# Show me your Blue Roans!



## Mythilus (Aug 16, 2010)

Following this! I LOVE blue roans!


----------



## hgbtx (Jan 26, 2014)

Mythilus said:


> Following this! I LOVE blue roans!


Me too, they're my favorites!!


----------



## Remali (Jul 22, 2008)

I love blue roans. Bella is gorgeous hgbtx!

In 2008 I bought a gorgeous Fox Trotter colt, I was so excited. But, my health issues ramped up, and sadly I had to sell him back to the breeder I got him from. I did recently discover he has a fabulous home and is very loved, so that makes me feel some better. I had named him Takoda, it means "friend to everyone" in Native American Sioux, he was such a friendly and sweet colt. He ended up being a big horse, maturing at 16hh. 

Here he is as a weanling... I hope my photo shows up for everyone OK.


----------



## hgbtx (Jan 26, 2014)

Remali said:


> I love blue roans. Bella is gorgeous hgbtx!
> 
> In 2008 I bought a gorgeous Fox Trotter colt, I was so excited. But, my health issues ramped up, and sadly I had to sell him back to the breeder I got him from. I did recently discover he has a fabulous home and is very loved, so that makes me feel some better. I had named him Takoda, it means "friend to everyone" in Native American Sioux, he was such a friendly and sweet colt. He ended up being a big horse, maturing at 16hh.
> 
> Here he is as a weanling... I hope my photo shows up for everyone OK.
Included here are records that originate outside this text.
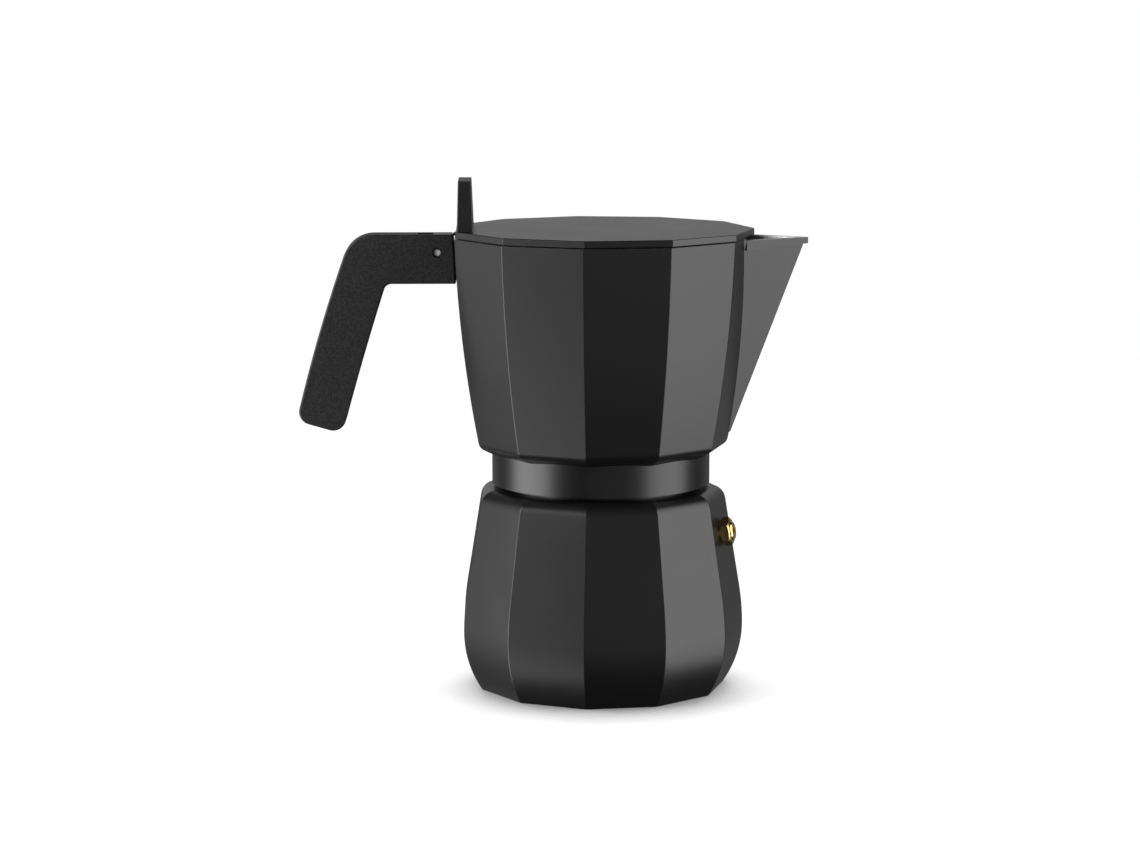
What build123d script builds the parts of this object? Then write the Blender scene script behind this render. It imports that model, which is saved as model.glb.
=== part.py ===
from build123d import *
import os
from math import atan, cos, pi, radians, sin, sqrt

# A stovetop coffee pot with eleven flat sides. The origin is the centre of the base, on the
# pot's axis. +X points to the spout, -X to the handle, +Z up. All lengths are millimetres.

# --- the eleven-sided shape ------------------------------------------------------------------
SIDES = 11
TURN = 360 / SIDES                # angle from one face to the next; an edge points along +X
FLAT = cos(pi / SIDES)            # middle of a face over its edge, as distances from the axis
REACH = 130                       # larger than any radius of the pot
EDGE_ROUND = 0.5                  # the coat of finish and the mould round every edge a little

# --- boiler ----------------------------------------------------------------------------------
BASE_EDGE = 47.8                  # axis to an edge of the base
BELLY_EDGE, BELLY_Z = 55.0, 23.0  # widest place
BELLY_ARC = 93.0                  # upper curve of the belly
CONE_Z = 37.5                     # the curve runs into straight sides here
SHOULDER_Z = 77.4
SHOULDER_ROUND = 6.0
BOILER_WALL = 3.3
BOILER_FLOOR = 4.0
SHOULDER_WALL_Z = 73.2            # underside of the wall between the sides and the neck
NECK_BORE = 33.6
NECK_TOP = 88.0

# --- screw thread between boiler and jug --------------------------------------------------------
LEAD = 3.0                        # rise for each turn
NECK_ROOT, NECK_CREST = 37.1, 38.4
COLLAR_ROOT, COLLAR_CREST = 38.9, 37.4
RIDGE_FOOT, RIDGE_TIP = 1.5, 0.6  # width of a thread ridge
THREAD_START = 37                 # degrees, clear of the cylinders' own seams
THREAD_Z = 80.2                   # lowest turn on the neck

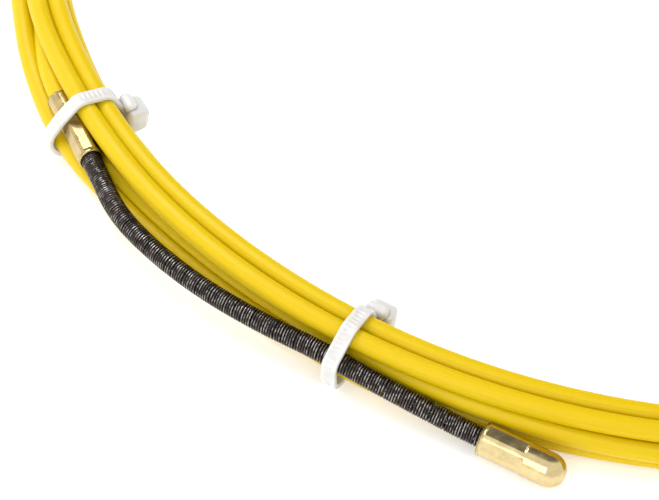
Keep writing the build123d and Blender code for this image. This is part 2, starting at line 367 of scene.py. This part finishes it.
def tie_material():
    """Natural nylon: milky, glowing where light comes through it."""
    m = Nodes("natural_nylon")
    place = m.position()
    cloud = m.noise(place, 330.0, 3.0, 0.55)
    tone = m.mix(m.ramp(cloud, 0.35, 0.7, 0.0, 1.0), (0.69, 0.68, 0.655, 1), (0.77, 0.76, 0.74, 1))
    m.set(Base_Color=tone, Roughness=m.ramp(cloud, 0.3, 0.7, 0.34, 0.46), IOR=1.53)
    m.set(Subsurface_Weight=0.6, Subsurface_Scale=0.002, Subsurface_Radius=(1.0, 0.95, 0.85))
    m.set(Transmission_Weight=0.22)
    m.bump(m.noise(place, 1500.0, 2.0), 0.08, 0.0001)
    return m.material


YELLOW = tape_material()
BRASS = brass_material("polished_brass")
# The same brass in a darker tint for the leader ferrule: the darker tint is painted shade.
BRASS_PAINTED_DARKER = brass_material("brass_with_painted_shade", (0.43, 0.33, 0.155, 1))
SPRING = spring_material()
ROPE = rope_material()
TIE = tie_material()


# ---- the tape ----------------------------------------------------------------------------
# Places of the strands round the bundle, as ring angles: 0 is outward, 90 is up.
OUTER_MID, OUTER_TOP, INNER_TOP, INNER_MID, INNER_LOW, OUTER_LOW = (60.0 * k for k in range(6))
CENTRE = None
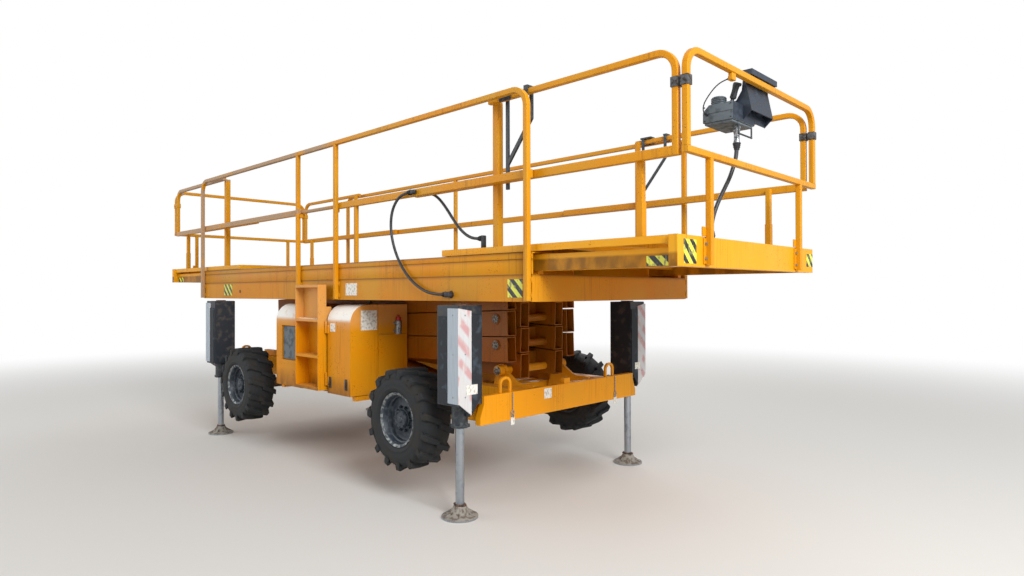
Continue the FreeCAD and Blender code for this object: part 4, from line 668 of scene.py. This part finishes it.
def wheel_pieces(end_name, side_name):
    side = SIDES[side_name]
    middle = (ENDS[end_name] * WHEEL_X, side * WHEEL_Y, AXLE_HEIGHT)
    corner = f"{end_name}_{side_name}"
    body = f"wheel_{corner}"
    bm = bmesh.new()
    lug_verts = []
    for number in range(LUGS):
        for row, slant, phase in ((1, side, 0), (-1, -side, 0.5)):
            lug_verts += lug(bm, row, slant, (number + phase) * 2 * math.pi / LUGS)
    bmesh.ops.recalc_face_normals(bm, faces=bm.faces)
    bevelled(bm, edges_of(lug_verts), 0.004, 1)
    spun(bm, TYRE_SECTION, 90)
    tyre = finished(f"tyre_{corner}_tread", bm, tyre_rubber, body, at=middle)
    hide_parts(f"tyre_{corner}")

    bm = bmesh.new()
    rim = [(0.1285, 0.204), (0.12, 0.198), (0.086, 0.192), (0.08, 0.181), (0.056, 0.175), (0.05, 0.15),
           (0.058, 0.112), (0.06, 0.05), (0.05, 0.05), (0.044, 0.112), (0.036, 0.15), (0.034, 0.184),
           (-0.11, 0.194), (-0.1285, 0.203), (-0.1335, 0.213), (-0.137, 0.223), (-0.134, 0.2262),
           (-0.128, 0.21), (0.128, 0.21), (0.134, 0.2262), (0.1375, 0.223), (0.134, 0.212)]
    spun(bm, rim, 72, side)
    disc = finished(f"rim_{corner}_disc", bm, wheel_enamel, body, at=middle)
    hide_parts(f"rim_{corner}")

    # The planetary hub: a turned drum with a ring of small bolts, inside the ring of wheel nuts on studs.
    bm = bmesh.new()
    drum = [(0.048, 0), (0.048, 0.084), (0.07, 0.084), (0.075, 0.078), (0.098, 0.074), (0.103, 0.069),
            (0.103, 0.06), (0.098, 0.056), (0.099, 0.03), (0.106, 0.026), (0.108, 0.02), (0.108, 0)]
    spun(bm, drum, 48, side, closed=False)
    for count, radius, size, low, high, tips in ((8, 0.066, 0.0075, 0.1, 0.109, False),
                                                 (10, 0.099, 0.0125, 0.056, 0.078, True)):
        for number in range(count):
            angle = 2 * math.pi * number / count
            x, y, z = radius * math.cos(angle), side * (low + high) / 2, radius * math.sin(angle)
            stud(bm, "Y", (x, y, z), size, high - low, sides=6)
            if tips:
                stud(bm, "Y", (x, y + side * 0.014, z), 0.006, 0.014, sides=10)
    finished(f"hub_{corner}", bm, wheel_enamel, body, at=middle)

    # The rim's worn outer lip.
    bm = bmesh.new()
    lip = [(0.1345, 0.2268), (0.1381, 0.2232), (0.1346, 0.2115), (0.129, 0.2036), (0.1262, 0.2022),
           (0.1275, 0.205), (0.1325, 0.213), (0.136, 0.2228)]
    spun(bm, lip, 72, side)
    finished(f"rim_lip_{corner}", bm, worn_lip, body, at=middle)


def jack_pieces(end_name, side_name):
    """The foot's ribbed cone and collar, and the housing's bolted collar, gussets, lid and board screws."""
    end, side = ENDS[end_name], SIDES[side_name]
    middle = (end * JACK_X, side * JACK_Y, 0)
    corner = f"{end_name}_{side_name}"
    body = f"jack_{corner}"

    bm = bmesh.new()
    around_z(bm, [(0.0, 0.0005), (0.1395, 0.0005), (0.14, 0.004), (0.14, 0.0145), (0.1385, 0.0165),
                  (0.0815, 0.032), (0.049, 0.0895), (0.0345, 0.09), (0.034, 0.086)], 48)
    for number in range(6):
        rib = bmesh.ops.create_cube(bm, size=1)["verts"]
        for vert in rib:
            x, low, high = (0.128, 0.016, 0.0205) if vert.co.x > 0 else (0.036, 0.02, 0.082)
            vert.co = (x, vert.co.y * 0.008, low if vert.co.z < 0 else high)
        turn = Matrix.Rotation(math.pi / 3 * number + 0.3, 3, "Z")
        bmesh.ops.rotate(bm, cent=(0, 0, 0), matrix=turn, verts=rib)
    finished(f"foot_cone_{corner}", bm, foot_plate, body, at=middle)

    bm = bmesh.new()
    slab(bm, (-0.052, -0.016, 0.088), (0.052, 0.016, 0.104), 0.003)
    stud(bm, "Z", (0, 0, 0.096), 0.044, 0.014, width=0.002)
    for x in (-0.044, 0.044):
        stud(bm, "Y", (x, 0, 0.096), 0.008, 0.044, sides=6)
    finished(f"foot_collar_{corner}", bm, bare_rust, body, at=middle)

    bm = bmesh.new()
    around_z(bm, [(0.036, 0.684), (0.066, 0.684), (0.068, 0.69), (0.068, 0.706), (0.0622, 0.712)])
    for x in (-0.0495, 0.0495):
        for y in (-0.0495, 0.0495):
            stud(bm, "Z", (x, y, 0.698), 0.008, 0.024, sides=6)
    # Welded gussets run from the guide tube out to the lower tips of the boards.
    slab(bm, (-0.006, -side * 0.105, 0.775), (0.006, -side * 0.055, 0.8615), 0.002)
    slab(bm, (end * 0.055, -0.006, 0.775), (end * 0.115, 0.006, 0.8615), 0.002)
    finished(f"guide_collar_{corner}", bm, guide_enamel, "chassis", at=middle)

    # Rusty lids on the housings, with the stub that the hose goes into.
    bm = bmesh.new()
    slab(bm, (-0.1195, -0.1195, 1.56), (0.1195, 0.1195, 1.6145), 0.004)
    slab(bm, (-0.05, -0.04, 1.614), (0.05, 0.04, 1.624), 0.003)
    finished(f"housing_lid_{corner}", bm, bare_rust, "chassis", at=middle)

    bm = bmesh.new()
    for z in (0.93, 1.25, 1.54):
        stud(bm, "Y", (end * 0.072, side * 0.1312, z), 0.006, 0.003, sides=8)
        stud(bm, "X", (end * 0.1312, side * 0.06, z), 0.006, 0.003, sides=8)
    finished(f"board_screws_{corner}", bm, zinc, "chassis", at=middle)


for build in (wheel_pieces, jack_pieces):
    for end_name in ENDS:
        for side_name in SIDES:
            build(end_name, side_name)


# Hazard plates: thin film on the fascia and on the ends of the extensions.
FILM = 0.0015


def film_plate(name, face, across, up, material, body):
    """A thin plate on a face; face is (axis, place, outward sign), across and up are its spans."""
    axis, place, outward = face
    depth = (place, place + outward * FILM)
    spans = (depth, across, up) if axis == "X" else (across, depth, up)
    bm = bmesh.new()
    slab(bm, *zip(*spans), 0.0004, 1)
    finished(name, bm, material, body)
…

Thanks so much, and WOW he's a looker, shame you had to sell him.


----------



## hgbtx (Jan 26, 2014)

Anybody else!


----------



## texasgal (Jul 25, 2008)

Not mine, but a stallion at the ranch I bought my geldings..



















and a bay roan colt of his that my friend bought:










All AQHA Hancock/Driftwood bred.


----------



## hgbtx (Jan 26, 2014)

texasgal said:


> Not mine, but a stallion at the ranch I bought my geldings..
> 
> 
> 
> ...


I've heard the Hancock/ Driftwood bred horses were high strung, how are yours?


----------



## texasgal (Jul 25, 2008)

Laid back nice little geldings..


----------



## hgbtx (Jan 26, 2014)

texasgal said:


> Laid back nice little geldings..


Okay, I was just curious. They sure are pretty.


----------



## SummerShy (Aug 3, 2014)

I'm told my mare has Hancock breeding. She's pretty quick. 

Blue roans are my second favorite color. Are there really no more!?


----------



## hgbtx (Jan 26, 2014)

SummerShy said:


> I'm told my mare has Hancock breeding. She's pretty quick.
> 
> Blue roans are my second favorite color. Are there really no more!?


I know!


----------